Nach dem wilden 3:4 gegen Hannover 96 war der bei Team und Publikum beliebte Fußballtrainer nicht mehr zu halten. Zunächst übernimmt sein Assistent.

Schmerzensmann: Das Leiden an seinem Team ließ sich Tim Walter im Spiel gegen Hannover anmerken Foto: Christian Charisius/dpa

Hamburg taz | Es war der eine vogelwilde Auftritt zu viel, den die Elf von Tim Walter beim 3:4 gegen Hannover 96 ablieferte. Schon wieder vier Gegentore im heimischen Volksparkstadion, K.-o.-Treffer und zwei Platzverweise in 20 Minuten zeigten wie unter einem Brennglas, woran der HSV krankt.

Drei Tage später hat Sportvorstand Jonas Boldt jenen Trainer beurlaubt, den er trotz seiner schon bei Holstein Kiel und dem VfB Stuttgart deutlich gewordenen taktischen Defizite geholt und dann sehr lange gestützt hatte – nicht zuletzt, weil eine Entlassung auch Boldts Scheitern bedeutet hätte.

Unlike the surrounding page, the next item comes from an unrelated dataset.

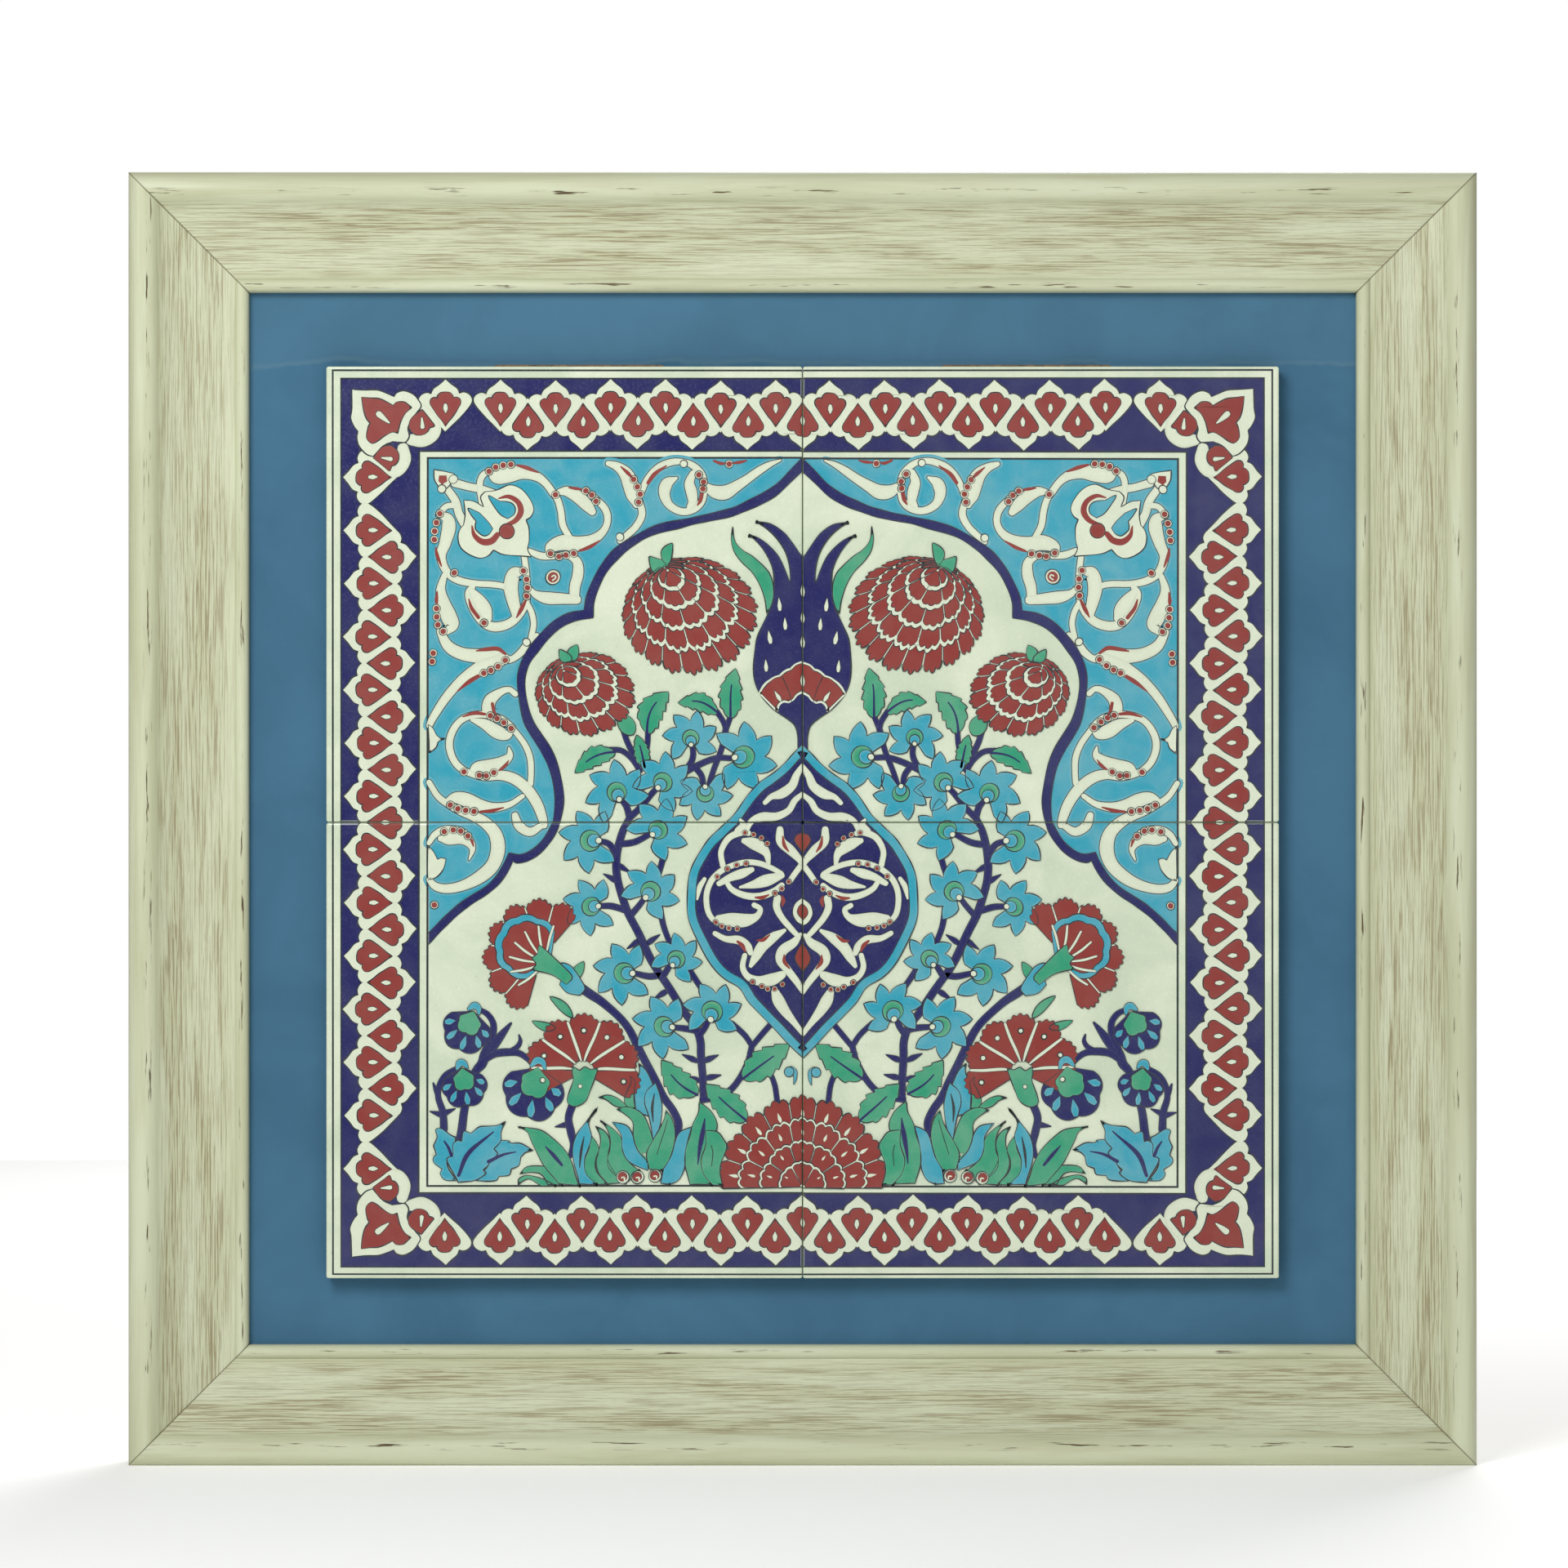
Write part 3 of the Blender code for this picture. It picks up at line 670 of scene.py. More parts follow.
SPANDREL_FLICKS = (
    ((-122.5, 153.4, 0.5), (-118, 152.4, 0.9), (-113.5, 150.8, 0.3)),
    ((-100, 144, 0.3), (-97, 143.7, 0.7), (-94.4, 143.3, 0.4)),
    ((-96, 117, 0.5), (-91.5, 118.6, 0.8), (-87, 121, 0.3)),
    ((-119.3, 95.4, 0.5), (-121.3, 91.4, 0.9), (-123, 88, 0.3)),
    ((-143.7, 95.5, 0.3), (-142.5, 91.7, 0.8), (-139.4, 87.8, 0.8)),
    ((-157.8, 118, 0.3), (-157.3, 114.5, 0.8), (-155.6, 110, 0.3)),
    ((-157.2, 99, 0.3), (-157.6, 95.6, 0.8), (-157.5, 93.5, 0.4)),
    ((-140, 73.4, 0.3), (-136, 74.2, 0.8), (-131, 74.6, 0.9), (-127.6, 72.4, 0.6)),
    ((-139, 62.6, 0.8), (-143, 60, 0.9), (-148, 56.2, 0.3)),
    ((-136.6, 46.4, 0.6), (-141, 46.6, 0.8), (-146, 45, 0.3)),
    ((-130.5, 22.4, 0.4), (-128.3, 24, 0.8), (-126.6, 26.5, 0.2)),
    ((-138.3, 4.5, 0.5), (-133.5, 5, 0.8), (-128.5, 6.3, 0.3)),
    ((-142, -8, 0.7), (-141.3, -10.5, 0.3)), ((-78, 152.6, 0.3), (-75, 150, 0.8), (-73, 148, 0.4)),
    ((-66, 145.6, 0.8), (-63.3, 149.4, 0.9), (-58.5, 153, 0.3)),
    ((-42.9, 141.3, 0.9), (-43.6, 138.4, 0.8), (-45, 136.3, 0.3)),
    ((-133.4, 51, 0.7), (-132.8, 48, 0.7), (-131.2, 45, 0.3)),
    ((-38, 155.6, 0.5), (-35, 154.6, 0.7), (-33, 154.8, 0.3)),
    ((-30, 154.8, 0.4), (-27, 155, 0.7), (-24, 155.6, 0.3)),
)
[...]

Schon zu Saisonbeginn war es eher überraschend, dass Walter einen dritten Anlauf zum Wiederaufstieg in die Fußball-Bundesliga nehmen durfte. Schon zweimal war seinem HSV auf der Zielgeraden die Puste ausgegangen. Doch Walter hielt fast trotzig an seinem Spektakel-Fußball fest, der zwar immer unterhaltsam, aber selten souverän war.

Walter ließ immer wieder praktisch ohne Absicherung angreifen und verschliss so reihenweise Innenverteidiger, die bei Rettungsaktionen oft Foul spielen mussten, sich Sperren einhandelten, aus dem Spielrhythmus gerieten und irgendwann völlig verunsichert waren.

Manchmal haftete Walter etwas Messianisches an

Dennoch hatte Walter bis zuletzt den Rückhalt seiner Mannschaft, die er nach Rückschlägen zu motivieren verstand und nach Niederlagen meist wortgewaltig verteidigte. Manchmal haftete ihm schon fast etwas Messianisches an, wenn er seine Jünger um sich scharte, sie mit glühendem Blick beschwor; wenn er, ganz Volkstribun, gestenreich das Publikum aufpeitschte – um dann unbeirrt, ja stur weiter Walter-Fußball spielen zu lassen.

Vielleicht kommt die Beurlaubung des 48-jährigen Badeners gerade noch rechtzeitig. Auf Platz drei ist der Aufstieg noch zu schaffen. Erstaunlich ist, dass der HSV nach zweieinhalb Jahren Dauer-Trainerdebatte keinen gestandenen Nachfolger parathat. Zunächst übernimmt der bisherige Assistent Merlin Polzin (33), laut Boldt „aus voller Überzeugung“, denn der sei „ein großes Trainertalent“.